A small but rising number of children are becoming ill with a rare syndrome that could be linked to coronavirus, with reported cases showing symptoms of abdominal pain, gastrointestinal symptoms and cardiac inflammation, UK health care bosses and paediatrics specialists have warned.
On Sunday, the Paediatric Intensive Care Society UK (PICS) tweeted an “urgent alert” from the National Health Service England about a small rise in the number of cases of critically ill children presenting “overlapping features of toxic shock syndrome and atypical Kawasaki disease with blood parameters” — with some of the children testing positive for COVID-19.
The alert added: “There is a growing concern that a [COVID-19] related inflammatory syndrome is emerging in children in the UK, or that there may be another, as yet unidentified, infectious pathogen associated with these cases,” HSJ added.
In a statement sent over the weekend to medical professionals who look after critically ill children, PICS said “the cases have in common overlapping features of toxic shock syndrome and atypical Kawasaki disease with blood parameters consistent with severe COVID-19 in children.
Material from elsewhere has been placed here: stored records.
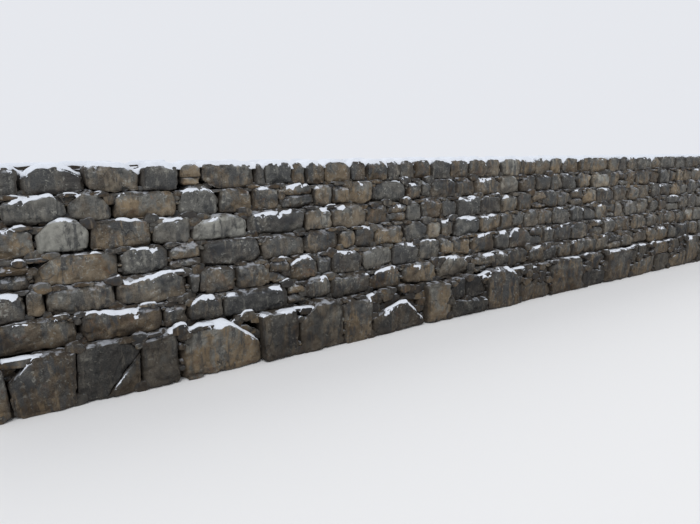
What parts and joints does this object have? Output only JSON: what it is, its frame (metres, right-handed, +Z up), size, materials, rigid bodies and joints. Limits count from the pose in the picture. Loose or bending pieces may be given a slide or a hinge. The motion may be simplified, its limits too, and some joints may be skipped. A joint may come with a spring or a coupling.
{
  "type": "dry stone retaining wall",
  "caption": "Battered dry stone retaining wall of big rough boulders in courses that step back, with open joints and pinning stones.",
  "frame": {"origin": "on the ground, under the middle of the wall's length and thickness", "axes": "+X along the wall, to the right as seen from in front of its face; +Y from the face into the bank; +Z up"},
  "size_m": [24.8, 2.28, 4],
  "materials": {
    "base_stone": "matte",
    "face_stone": "matte",
    "top_stone": "matte",
    "pinning_stone": "matte",
    "packed_rubble": "matte",
    "back_stone": "matte",
    "snow": "matte"
  },
  "bodies": {
    "root": {"base_boulders_bay_1": "base_stone", "course_2_bay_1": "face_stone", "course_3_bay_1": "face_stone", "course_4_bay_1": "face_stone", "course_5_bay_1": "face_stone", "course_6_bay_1": "face_stone", "top_course_bay_1": "top_stone", "pinning_stones_bay_1": "pinning_stone", "hearting_bay_1": "packed_rubble", "back_stones_bay_1": "back_stone", "base_boulders_bay_2": "base_stone", "course_2_bay_2": "face_stone", "course_3_bay_2": "face_stone", "course_4_bay_2": "face_stone", "course_5_bay_2": "face_stone", "course_6_bay_2": "face_stone", "top_course_bay_2": "top_stone", "pinning_stones_bay_2": "pinning_stone", "hearting_bay_2": "packed_rubble", "back_stones_bay_2": "back_stone", "base_boulders_bay_3": "base_stone", "course_2_bay_3": "face_stone", "course_3_bay_3": "face_stone", "course_4_bay_3": "face_stone", "course_5_bay_3": "face_stone", "course_6_bay_3": "face_stone", "top_course_bay_3": "top_stone", "pinning_stones_bay_3": "pinning_stone", "hearting_bay_3": "packed_rubble", "back_stones_bay_3": "back_stone", "base_boulders_bay_4": "base_stone", "course_2_bay_4": "face_stone", "course_3_bay_4": "face_stone", "course_4_bay_4": "face_stone", "course_5_bay_4": "face_stone", "course_6_bay_4": "face_stone", "top_course_bay_4": "top_stone", "pinning_stones_bay_4": "pinning_stone", "hearting_bay_4": "packed_rubble", "back_stones_bay_4": "back_stone"}
  },
  "joints": []
}
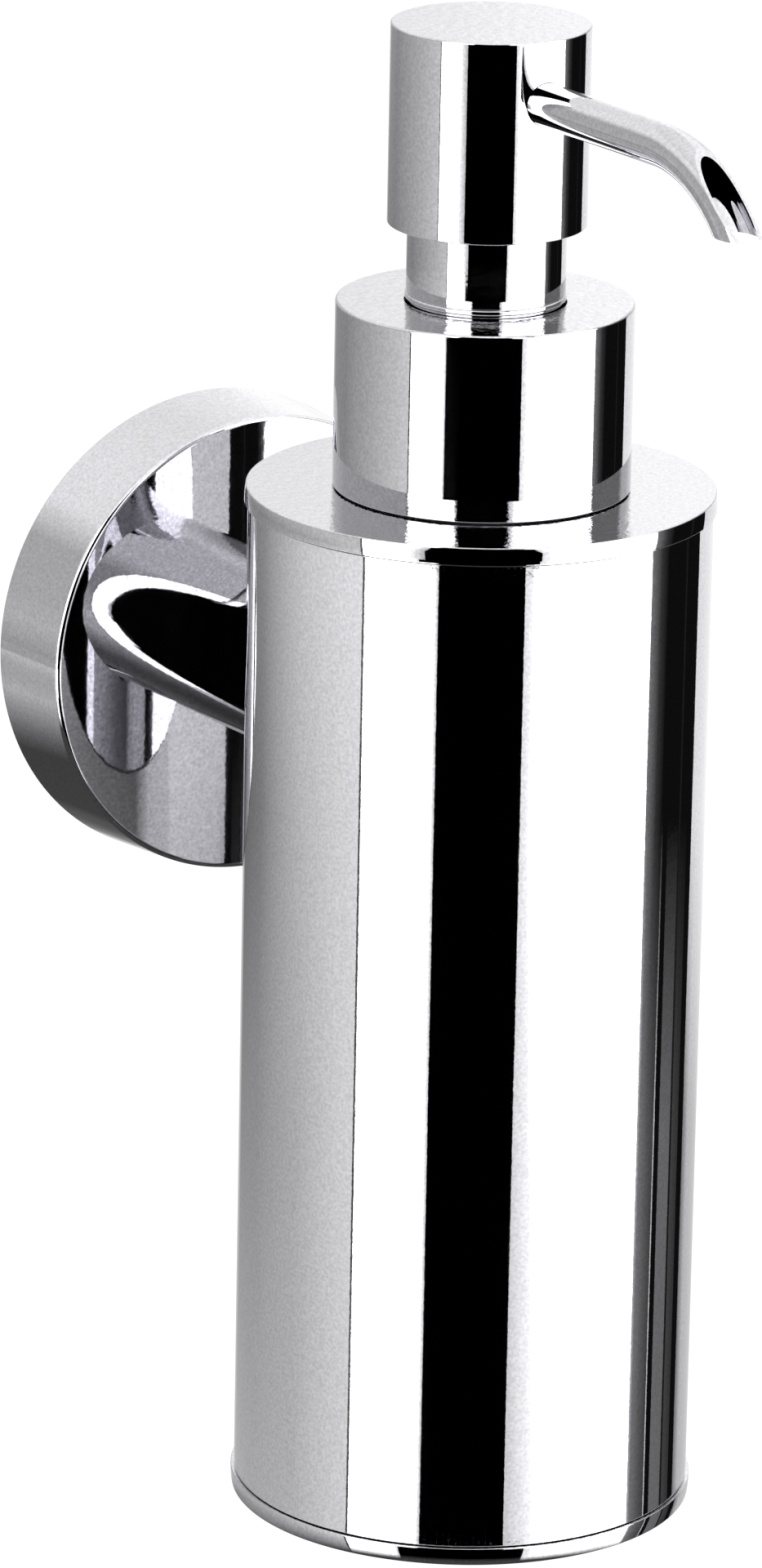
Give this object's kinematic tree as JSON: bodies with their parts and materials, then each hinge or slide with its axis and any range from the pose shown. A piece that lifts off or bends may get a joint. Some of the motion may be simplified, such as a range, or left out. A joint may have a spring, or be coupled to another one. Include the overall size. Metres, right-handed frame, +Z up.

Abdominal pain and gastrointestinal symptoms have been a common feature as has cardiac inflammation.”
Kawasaki disease, also known as Kawasaki syndrome, is a rare childhood illness that causes the walls of the blood vessels in the body to become inflamed.
The group said that while there had been “very few cases” of critically unwell children with COVID-19 admitted to paediatric intensive care units in the UK and around the world, they were aware of a “small number of children nationally” who fit the clinical picture described in the NHS alert.
There are still a lot of unknowns when it comes to COVID-19, but in a report released in April, the US Centers for Disease Control and Prevention said that children diagnosed with coronavirus in the United States typically have mild cases of the virus.
The number of COVID-19 cases among children remains small and while some children and infants have been sick with COVID-19, adults make up most of the known cases to date, according to the CDC.
Health care professionals urge calm
Health care professionals have reassured parents that the risk of children becoming severely ill with the virus remains low.
“Thankfully Kawasaki-like diseases are very rare, as currently are serious complications in children related to COVID-19, but it is important that clinicians are made aware of any potential emerging links so that they are able to give children and young people the right care fast,” Professor Simon Kenny, NHS national clinical director for children and young people said in a statement sent to CNN.
In response to the reports, Professor Russell Viner, president of the Royal College of Paediatrics and Child Health said that although a small number of children can become severely ill with COVID-19, it is “very rare,” with evidence showing that children appear to be least affected by the virus.
“However our advice remains the same: parents should be reassured that children are unlikely to be seriously ill with COVID-19 but if they are concerned about their children’s health for any reason, they should seek help from a health professional,” Viner said.
Dr. Tina Tan, professor of paediatrics and infectious diseases at Northwestern University’s Feinberg School of Medicine, said that the NHS England alert was important information to have here in the United States.
“I think it’s really important that an alert like that goes out, not to alarm anybody but to have people be aware of the fact that this can happen. There have been an increased number of cases like this reported in Italy as well as Spain. Here in the US, I think we’re just starting to see it,” Tan told CNN Monday.
“Here in Chicago at Lurie Children’s Hospital, we are just starting to see an increase in the number of older adolescents that are being hospitalized with fairly severe COVID disease that is requiring treatment,” Tan said. “Here in Chicago, some of the kids have some of the underlying conditions that would predispose you to getting more severe COVID disease, such as obesity and hypertension.”
Tan added that racial disparities are also emerging among COVID-19 cases in children.
“Out of Los Angeles they were reporting that younger African-Americans and Latinos were being affected by COVID more severely and actually being hospitalised,” Tan said.